EXERCISE DESCRIPTION
Quote all entries in full, exactly.

RECORDS SUPPLIED

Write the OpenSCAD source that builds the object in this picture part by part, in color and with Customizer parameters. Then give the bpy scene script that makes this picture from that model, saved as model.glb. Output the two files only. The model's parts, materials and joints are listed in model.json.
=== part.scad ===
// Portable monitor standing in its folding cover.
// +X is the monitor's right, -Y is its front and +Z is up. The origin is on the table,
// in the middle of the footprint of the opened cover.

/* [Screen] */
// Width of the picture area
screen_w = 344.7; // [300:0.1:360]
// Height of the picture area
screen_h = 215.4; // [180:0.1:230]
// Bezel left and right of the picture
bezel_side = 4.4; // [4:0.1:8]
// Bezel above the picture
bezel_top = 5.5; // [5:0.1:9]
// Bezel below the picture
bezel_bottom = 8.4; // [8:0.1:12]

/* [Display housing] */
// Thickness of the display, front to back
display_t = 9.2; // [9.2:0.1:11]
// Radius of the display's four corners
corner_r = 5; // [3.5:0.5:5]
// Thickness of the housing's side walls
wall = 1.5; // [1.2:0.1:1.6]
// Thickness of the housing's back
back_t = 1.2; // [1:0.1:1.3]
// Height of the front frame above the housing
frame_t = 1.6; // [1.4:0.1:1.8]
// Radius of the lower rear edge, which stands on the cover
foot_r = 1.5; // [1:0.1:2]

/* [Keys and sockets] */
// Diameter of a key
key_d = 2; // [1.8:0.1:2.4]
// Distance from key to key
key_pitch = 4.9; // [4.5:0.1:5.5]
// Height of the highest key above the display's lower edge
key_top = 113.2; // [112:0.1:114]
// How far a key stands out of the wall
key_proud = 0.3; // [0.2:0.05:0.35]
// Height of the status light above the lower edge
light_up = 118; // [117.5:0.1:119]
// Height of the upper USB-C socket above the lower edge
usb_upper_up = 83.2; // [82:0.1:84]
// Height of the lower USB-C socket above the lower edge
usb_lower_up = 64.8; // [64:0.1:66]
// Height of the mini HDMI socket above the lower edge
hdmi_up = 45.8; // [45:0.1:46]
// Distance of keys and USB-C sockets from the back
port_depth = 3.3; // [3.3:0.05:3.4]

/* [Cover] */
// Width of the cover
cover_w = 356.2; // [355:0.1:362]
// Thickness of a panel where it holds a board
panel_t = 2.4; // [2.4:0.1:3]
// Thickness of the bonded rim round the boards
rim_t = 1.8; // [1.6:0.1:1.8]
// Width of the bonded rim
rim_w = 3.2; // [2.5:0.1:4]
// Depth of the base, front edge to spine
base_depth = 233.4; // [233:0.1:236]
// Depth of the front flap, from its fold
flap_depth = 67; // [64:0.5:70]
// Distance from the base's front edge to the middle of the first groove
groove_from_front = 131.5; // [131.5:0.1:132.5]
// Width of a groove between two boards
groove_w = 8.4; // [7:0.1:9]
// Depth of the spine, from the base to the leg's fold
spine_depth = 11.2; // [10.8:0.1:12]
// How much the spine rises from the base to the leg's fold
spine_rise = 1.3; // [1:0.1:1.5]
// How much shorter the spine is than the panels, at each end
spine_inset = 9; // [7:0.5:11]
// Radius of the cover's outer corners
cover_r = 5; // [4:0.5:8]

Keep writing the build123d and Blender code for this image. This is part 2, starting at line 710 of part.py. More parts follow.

COMPLETE RESPONSE
Write the OpenSCAD source that builds the object in this picture part by part, in color and with Customizer parameters. Then give the bpy scene script that makes this picture from that model, saved as model.glb. Output the two files only. The model's parts, materials and joints are listed in model.json.
=== part.scad ===
// Portable monitor standing in its folding cover.
// +X is the monitor's right, -Y is its front and +Z is up. The origin is on the table,
// in the middle of the footprint of the opened cover.

/* [Screen] */
// Width of the picture area
screen_w = 344.7; // [300:0.1:360]
// Height of the picture area
screen_h = 215.4; // [180:0.1:230]
// Bezel left and right of the picture
bezel_side = 4.4; // [4:0.1:8]
// Bezel above the picture
bezel_top = 5.5; // [5:0.1:9]
// Bezel below the picture
bezel_bottom = 8.4; // [8:0.1:12]

/* [Display housing] */
// Thickness of the display, front to back
display_t = 9.2; // [9.2:0.1:11]
// Radius of the display's four corners
corner_r = 5; // [3.5:0.5:5]
// Thickness of the housing's side walls
wall = 1.5; // [1.2:0.1:1.6]
// Thickness of the housing's back
back_t = 1.2; // [1:0.1:1.3]
// Height of the front frame above the housing
frame_t = 1.6; // [1.4:0.1:1.8]
// Radius of the lower rear edge, which stands on the cover
foot_r = 1.5; // [1:0.1:2]

/* [Keys and sockets] */
// Diameter of a key
key_d = 2; // [1.8:0.1:2.4]
// Distance from key to key
key_pitch = 4.9; // [4.5:0.1:5.5]
// Height of the highest key above the display's lower edge
key_top = 113.2; // [112:0.1:114]
// How far a key stands out of the wall
key_proud = 0.3; // [0.2:0.05:0.35]
// Height of the status light above the lower edge
light_up = 118; // [117.5:0.1:119]
// Height of the upper USB-C socket above the lower edge
usb_upper_up = 83.2; // [82:0.1:84]
// Height of the lower USB-C socket above the lower edge
usb_lower_up = 64.8; // [64:0.1:66]
// Height of the mini HDMI socket above the lower edge
hdmi_up = 45.8; // [45:0.1:46]
// Distance of keys and USB-C sockets from the back
port_depth = 3.3; // [3.3:0.05:3.4]

/* [Cover] */
// Width of the cover
cover_w = 356.2; // [355:0.1:362]
// Thickness of a panel where it holds a board
panel_t = 2.4; // [2.4:0.1:3]
// Thickness of the bonded rim round the boards
rim_t = 1.8; // [1.6:0.1:1.8]
// Width of the bonded rim
rim_w = 3.2; // [2.5:0.1:4]
// Depth of the base, front edge to spine
base_depth = 233.4; // [233:0.1:236]
// Depth of the front flap, from its fold
flap_depth = 67; // [64:0.5:70]
// Distance from the base's front edge to the middle of the first groove
groove_from_front = 131.5; // [131.5:0.1:132.5]
// Width of a groove between two boards
groove_w = 8.4; // [7:0.1:9]
// Depth of the spine, from the base to the leg's fold
spine_depth = 11.2; // [10.8:0.1:12]
// How much the spine rises from the base to the leg's fold
spine_rise = 1.3; // [1:0.1:1.5]
// How much shorter the spine is than the panels, at each end
spine_inset = 9; // [7:0.5:11]
// Radius of the cover's outer corners
cover_r = 5; // [4:0.5:8]

Keep writing the build123d and Blender code for this image. This is part 2, starting at line 710 of part.py. More parts follow.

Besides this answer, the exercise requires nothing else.